Who This Helps
This is for team leads who feel their product and ops teams are making decisions based on different stories. It pulls directly from the GTM Strategy & Messaging course, specifically the mission to build a shared messaging house. You'll replace scattered opinions with one clear, weekly rhythm.
Mini Case
Noor's team spent 3 hours every Monday debating which customer segment to target. After launching a weekly 60-minute analytics ritual focused on their ICP wedge, they cut that debate to 20 minutes. In 4 weeks, their product roadmap alignment score jumped from 65% to 89%. The secret was a consistent place to review the same data.
Do This Now (5 Steps)
- Block a 60-minute weekly slot. Call it 'Decision Pulse'. Protect it fiercely.
- Pick one key metric from your positioning statement.

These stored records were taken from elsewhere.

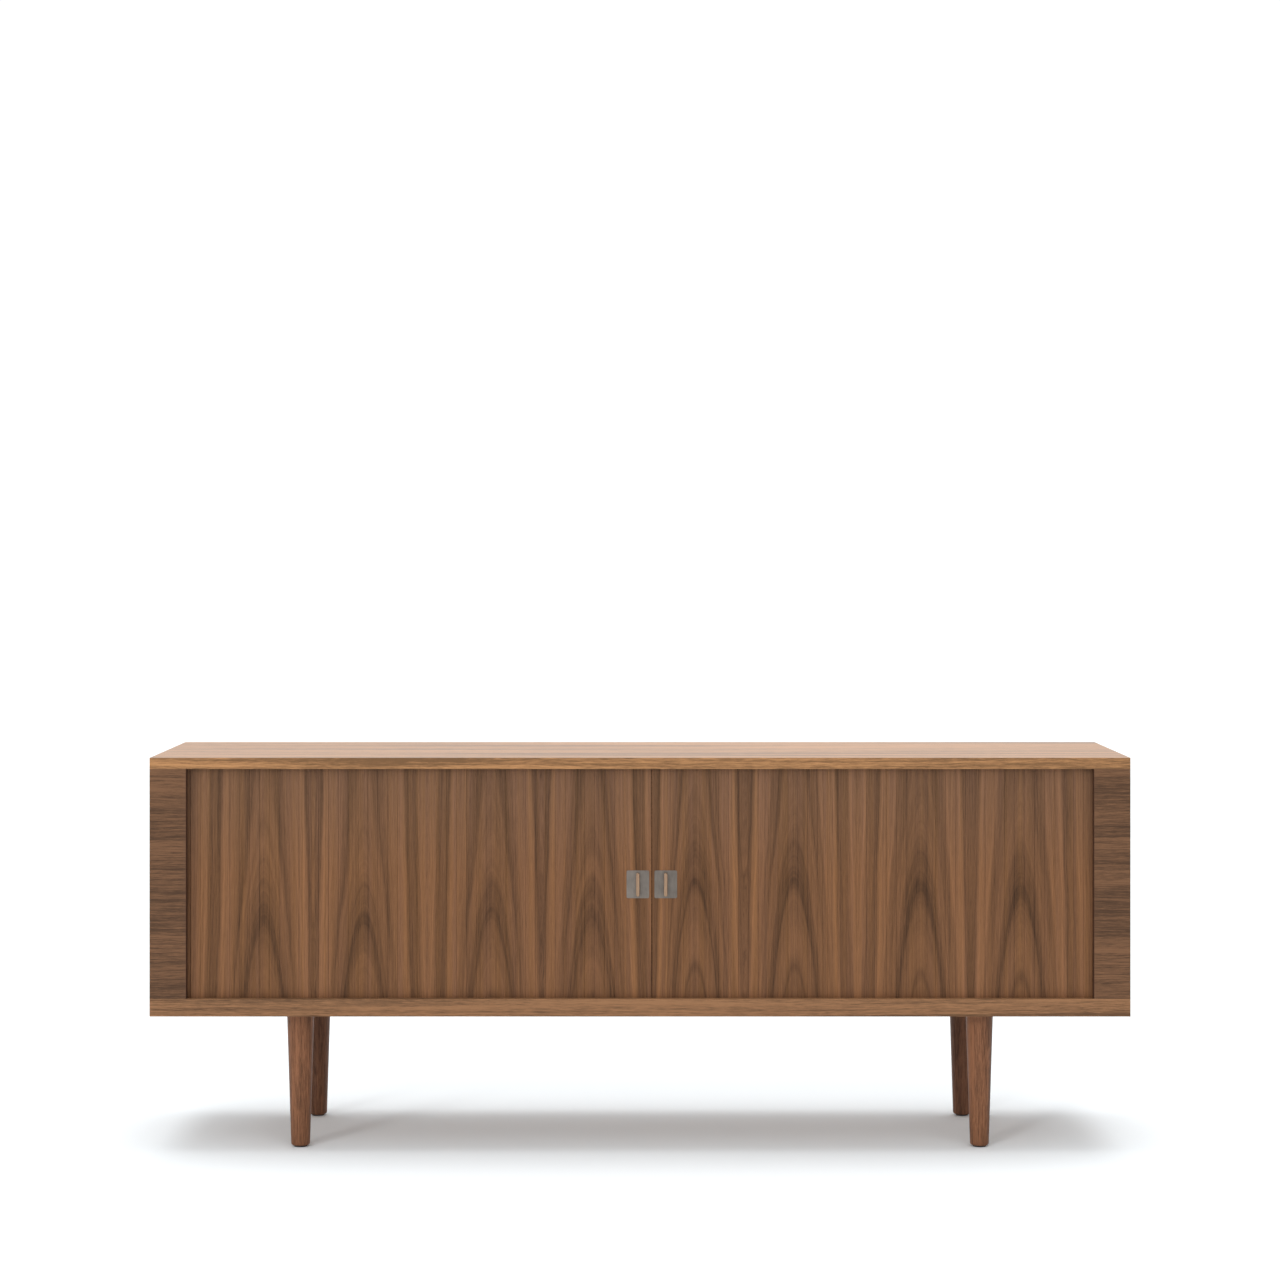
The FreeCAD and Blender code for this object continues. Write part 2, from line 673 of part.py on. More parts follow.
def make_plate_blank(side):
    """The handle plate before the slot for the grip is cut."""
    blank = doc.addObject("PartDesign::Body", f"{side}_plate_blank")
    sketch = new_sketch(blank, "XZ_Plane")
    polygon(sketch, [("-plate_width / 2", "-plate_height / 2"), ("plate_width / 2", "-plate_height / 2"),
                     ("plate_width / 2", "plate_height / 2"), ("-plate_width / 2", "plate_height / 2")])
    block = pad(blank, sketch, "plate_thickness")
    soften(blank, block, "plate_corner", lambda edge: runs_along(edge, "y"))
    place(blank, plate_centre(side), f"plate_thickness - plate_proud - {SLAT_FACE}", HANDLE_LEVEL)
    return blank


def make_door(side):
    """The lead stile with its handle, and the curtain of slats on canvas that follows it."""
    screws = make_handle_screws(side)
    fin = make_fin(side)
    grip = cut(f"{side}_handle_grip", fin, [screws])
    blank = make_plate_blank(side)
    plate = cut(f"{side}_handle_plate", blank, [fin])
    ends = sorted((door_edge(side), lead_edge(side)), key=value)
    board = box(f"{side}_lead_board", ends, (f"-{SLAT_FACE}", f"-{CANVAS_LINE}"), (SLAT_BOTTOM, SLAT_TOP))
    lead = cut(f"{side}_lead_stile", board, [blank, fin, screws])
    return [lead, make_slats(side), make_canvas(side), plate, grip, screws]


def make_track_stops():
    """A block at each end of the groove, above and below, where the curtain comes to rest."""
    line = (f"{CORNER_Y} + {TRACK_INNER}", f"{CORNER_Y} + {TRACK_OUTER}")
    levels = {"low": (f"{FLOOR} - track_depth", FLOOR), "high": (CEILING, f"{CEILING} + track_depth")}
    blocks = []
    for side in SIDES:
        end = f"{CORNER_X} - {back_run(side)}"
        length = mirrored(side, f"{end} - track_stop_length", end)
        for level, z in levels.items():
            blocks.append(box(f"{side}_{level}_stop", length, line, z))
    group = doc.addObject("Part::Compound", "track_stops")
    group.Links = blocks
    return group


# ---- all of it ---------------------------------------------------------------------------------------

def build():
    """Make every piece and return the ones that are pieces of the finished sideboard."""
    fill_sheet()
    dowels = make_dowels()
    back_screws = make_back_screws()
    bolts = make_leg_bolts()
    inserts = make_leg_inserts()
    pieces = [dowels, back_screws, bolts, inserts, make_foot_glides(), make_top_panel(dowels, back_screws),
              make_bottom_panel(dowels, back_screws, bolts, inserts), make_outer_back(back_screws),
              make_inner_back(), make_track_stops()]
    blind = hole_template("blind_pin_hole", "2 * pin_hole_depth")
    through = hole_template("through_pin_hole", "2 * partition_thickness")
    for side in SIDES:
        pieces += [make_end_panel(side, dowels, back_screws), make_front_stile(side)]
        pieces += [make_inner_side(side, blind)] + make_door(side)
    for name, number in PARTITIONS.items():
        pieces.append(make_partition(name, number, through))
    for number in range(1, BAY_COUNT + 1):
        pieces.append(make_shelf(number))
    pieces.append(make_shelf_pins())
    for along, row in ((-1, "front"), (1, "back")):
        for side, across in SIDES.items():
            pieces.append(make_leg(f"leg_{row}_{side}", across, along))
    doc.recompute()
    return pieces


def check(pieces):
    """Stop before anything is written if a step failed or a piece is not a sound solid."""
    for thing in doc.Objects:
        if "Invalid" in thing.State or "Error" in thing.State:
            raise RuntimeError(f"{thing.Label} could not be made: {thing.State}")
    for piece in pieces:
        if piece.Shape.isNull() or not piece.Shape.isValid() or not piece.Shape.Solids:
            raise RuntimeError(f"{piece.Label} is not a sound solid")


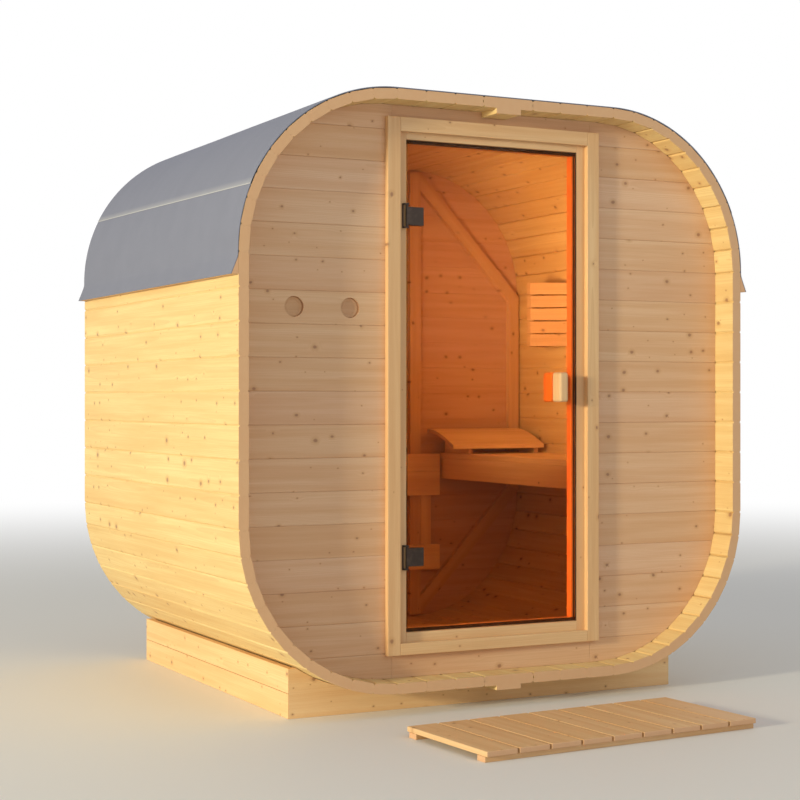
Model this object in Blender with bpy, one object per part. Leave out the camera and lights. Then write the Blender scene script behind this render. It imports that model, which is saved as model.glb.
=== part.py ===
"""Outdoor sauna: a square barrel of wooden staves on a plinth, with a glass door.

Metres, +Z up. X runs across the front, +Y points from the door to the back wall
and z = 0 is the level ground under the plinth. Every fixed piece hangs on the
empty "cabin_origin" at the front rim of the barrel, so the Y values below count
from that rim. The door pieces hang on the empty "door_pivot" on the hinge axis.
"""

import math

import bmesh
import bpy
from mathutils import Matrix, Vector

# Clearances
SEAT_GAP = 0.0003
LEAF_GAP = 0.005

# Staves of the barrel
STAVE_THICKNESS = 0.038
STAVE_PITCH = 0.117
SIDE_STAVES = 8
TOP_STAVES = 3
CORNER_STAVES = 10
CORNER_RADIUS = 0.595
FLANGE_WIDTH = 0.207
WEB_WIDTH = 0.102
RIDGE_WEB_DROP = 0.020
KEEL_WEB_DROP = 0.017
HULL_LENGTH = 1.78
GROOVE_HALF_WIDTH = 0.0025
GROOVE_DEPTH = 0.0025

# Plinth
HULL_CLEARANCE = 0.0805
PLINTH_HALF_WIDTH = 0.808
PLINTH_HEIGHT = 0.175
PLINTH_FRONT = 0.14
PLINTH_BACK_SETBACK = 0.10
PLINTH_END_THICKNESS = 0.038
PLINTH_SIDE_THICKNESS = 0.028

# End walls
WALL_THICKNESS = 0.038
WALL_RECESS = 0.110
WALL_PANEL_JOINT = 1.6075
VENT_RADIUS = 0.036
VENT_HEIGHT = 1.438
VENT_FROM_CENTRE = (-0.80, -0.585)
VENT_RECESS = 0.009

# Doorway and its frame
LEAF_WIDTH = 0.714
DOOR_HEAD_DROP = 0.0445
LEAF_THICKNESS = 0.008
LEAF_BOTTOM = 0.283
LEAF_SETBACK = 0.003
FRAME_FACE = 0.034
HEAD_FACE = 0.025
CASING_WIDTH = 0.051
CASING_PROUD = 0.024
CASING_LAP = 0.027
SILL_FACE = 0.035
SILL_CASING = 0.042
FRAME_DEPTH = 0.050
STOP_LAP = 0.013
SEAL_THICKNESS = 0.003

# Door fittings
HINGE_AXIS_OUT = 0.0125
HINGE_AXIS_SIDE = 0.009
HINGE_FROM_BOTTOM = 0.265
HINGE_FROM_TOP = 0.270
HINGE_PLATE_WIDTH = 0.060
HINGE_PLATE_HEIGHT = 0.066
HINGE_PLATE_THICKNESS = 0.007
HINGE_BACK_PLATE = 0.0045
HINGE_BARREL_RADIUS = 0.0065
HINGE_PIN_RADIUS = 0.0025
BRACKET_HEIGHT = 0.089
BRACKET_WIDTH = 0.017
BRACKET_BAR = 0.004
BRACKET_ARM = 0.005
BRACKET_THICKNESS = 0.005
CLAMP_BOLT_RADIUS = 0.006
HANDLE_WIDTH = 0.038
HANDLE_HEIGHT = 0.111
HANDLE_DEPTH = 0.058
HANDLE_FROM_EDGE = 0.065
HANDLE_LEVEL = 1.1605
HANDLE_ROUNDING = 0.010

# Roof sheet and drip battens
SHEET_THICKNESS = 0.0035
SHEET_LAP_STEP = 0.0015
SHEET_LAP_ANGLE = 22.5
SHEET_LOWER_EDGE = 1.535
DRIP_BATTEN_TOP = 1.593
DRIP_BATTEN_DEPTH = 0.025
DRIP_BATTEN_TIP = 0.0015

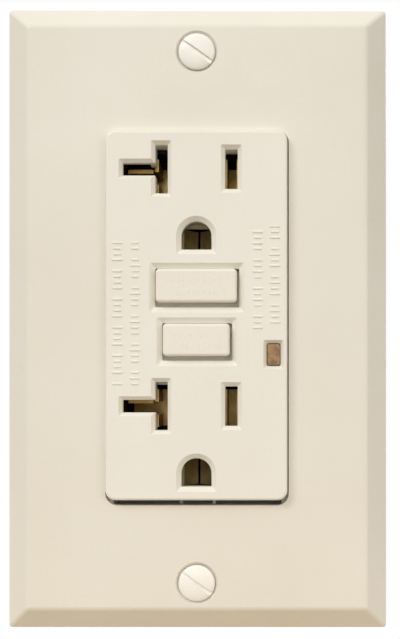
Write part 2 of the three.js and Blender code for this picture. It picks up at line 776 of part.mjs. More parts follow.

For example, 'adoption rate within our core ICP wedge'.
- Gather last week's data on that metric from all tools (product, support, sales).
- In the meeting, ask only two questions: What changed? What's our one agreed action?
- Assign one owner for that action and note it for next week's check-in.
Avoid These Traps
- Don't invite more than 7 people. Big groups debate, small groups decide.
- Don't change the core metric weekly. Stick with it for a month to see trends.
- Don't let the meeting become a reporting session. It's for decisions, not updates.
- Don't skip the meeting. Consistency builds the muscle memory for your team.
- Don't dive into raw data during the hour. Prep summaries beforehand.
- Don't forget to celebrate a clear decision, even a small one. High-fives are allowed.
- Don't let tech hiccups derail you. Use a simple shared doc if dashboards fail.
- Don't end without the next owner and action. An open loop kills momentum.
Your Win by Friday
By this Friday, you'll have held your first Decision Pulse. You'll walk out with one agreed-upon action for your product or ops team, derived from a single source of truth. No more back-channel debates. Your team will know exactly what story the data is telling and what to do about it. You've just turned a messy debate into a clean, repeatable habit. That's a quiet win worth a fresh cup of coffee.